Goal of the exercise:
Set out each line from the following listing that includes the word "materials".

Given material:
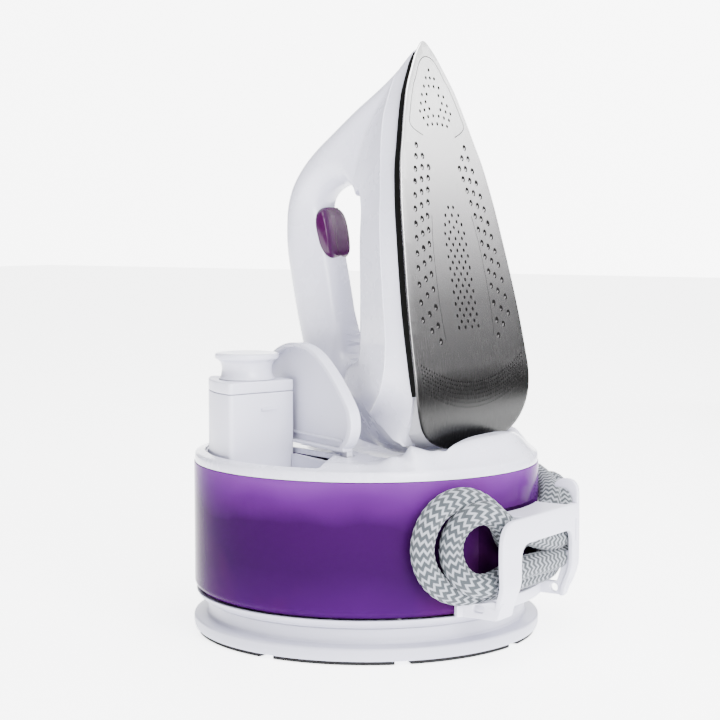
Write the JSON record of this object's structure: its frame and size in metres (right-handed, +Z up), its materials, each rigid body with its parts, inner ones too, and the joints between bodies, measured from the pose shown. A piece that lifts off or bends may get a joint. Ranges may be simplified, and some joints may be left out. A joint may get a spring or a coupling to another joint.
{
  "type": "steam generator iron",
  "caption": "Steam iron standing upright in the cradle of a round base with a translucent water tank, open filling lid, lifted filter cartridge and a hose wound through a rear rack.",
  "frame": {"origin": "centre of the round foot, on the surface that it stands on", "axes": "+Z up; -Y is the front, where the user stands and the iron's handle points; +Y is the rear, with the soleplate's face and the hose rack; +X is to the filling lid's side"},
  "size_m": [0.218, 0.2195, 0.3359],
  "materials": {
    "white_plastic": "glossy white moulding",
    "grey_plastic": "light grey moulding",
    "dark_plastic": "black moulding",
    "rubber": "matt black",
    "tank_plastic": "translucent purple",
    "trigger_plastic": "glossy purple",
    "sole_metal": "satin, fine brushing along the length",
    "cast_alloy": "as cast",
    "heater": "heat tinted",
    "steel": "bright",
    "brass": "plain",
    "board": "solder mask green",
    "silicone_tube": "milky",
    "filter_grain": "amber grain",
    "lens": "amber",
    "hose_fabric": "braided grey and white zigzag"
  },
  "bodies": {
    "base": {"base_tub": "grey_plastic", "boiler": "cast_alloy", "boiler_stand": "grey_plastic", "control_board": "board", "eco_switch": "dark_plastic", "filling_well": "white_plastic", "foot_plate": "white_plastic", "heater_band": "heater", "hose_gland": "white_plastic", "hose_rack": "white_plastic", "lid_pin_1": "steel", "lid_pin_2": "steel", "mains_gland": "dark_plastic", "power_switch": "dark_plastic", "pump": "dark_plastic", "pump_tube": "silicone_tube", "rubber_foot_1": "rubber", "rubber_foot_2": "rubber", "rubber_foot_3": "rubber", "rubber_foot_4": "rubber", "rubber_foot_5": "rubber", "rubber_foot_6": "rubber", "rubber_foot_7": "rubber", "rubber_foot_8": "rubber", "status_lens": "lens", "steam_hose_base_end": "hose_fabric", "steam_hose_coil": "hose_fabric", "steam_hose_iron_end": "hose_fabric", "steam_valve": "brass", "top_cover": "white_plastic", "tub_screw_1": "steel", "tub_screw_2": "steel", "tub_screw_3": "steel", "tub_screw_4": "steel", "water_tank": "tank_plastic"},
    "iron": {"soleplate": "sole_metal", "steam_chamber": "cast_alloy", "heat_shield": "dark_plastic", "heel_cover": "grey_plastic", "iron_shell": "white_plastic", "handle": "white_plastic", "trigger_pin": "steel", "trigger_spring": "steel", "steam_switch": "dark_plastic", "thermostat": "heater", "steam_pipe": "silicone_tube", "hose_relief": "grey_plastic"},
    "trigger": {"trigger": "trigger_plastic"},
    "lid": {"lid": "white_plastic"},
    "cartridge": {"cartridge_case": "white_plastic", "cartridge_cap": "white_plastic", "cartridge_knob": "white_plastic", "filter_granules": "filter_grain"},
    "power_button": {"power_button": "grey_plastic"},
    "eco_button": {"eco_button": "grey_plastic"}
  },
  "joints": [
    {"name": "iron_lift", "type": "slide", "parent": "base", "child": "iron", "axis": [0, 0, 1], "range_m": [0, 0.1]},
    {"name": "trigger_pull", "type": "hinge", "parent": "iron", "child": "trigger", "pos_m": [0, -0.02799, 0.23853], "axis": [-1, 0, 0], "range_deg": [0, 7], "stiffness_Nm_per_rad": 0.4, "springref_deg": -5.73},
    {"name": "lid_hinge", "type": "hinge", "parent": "base", "child": "lid", "pos_m": [0.0387, -0.01805, 0.1072], "axis": [0.4226, 0.9063, 0], "range_deg": [-6, 0]},
    {"name": "cartridge_lift", "type": "slide", "parent": "base", "child": "cartridge", "axis": [0, 0, 1], "range_m": [-0.062, 0.03]},
    {"name": "power_press", "type": "slide", "parent": "base", "child": "power_button", "axis": [0, 0, -1], "range_m": [0, 0.0015], "stiffness_N_per_m": 600, "springref_m": -0.001},
    {"name": "eco_press", "type": "slide", "parent": "base", "child": "eco_button", "axis": [0, 0, -1], "range_m": [0, 0.0015], "stiffness_N_per_m": 600, "springref_m": -0.001}
  ]
}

Expected output:
Write the JSON record of this object's structure: its frame and size in metres (right-handed, +Z up), its materials, each rigid body with its parts, inner ones too, and the joints between bodies, measured from the pose shown. A piece that lifts off or bends may get a joint. Ranges may be simplified, and some joints may be left out. A joint may get a spring or a coupling to another joint.
  "materials": {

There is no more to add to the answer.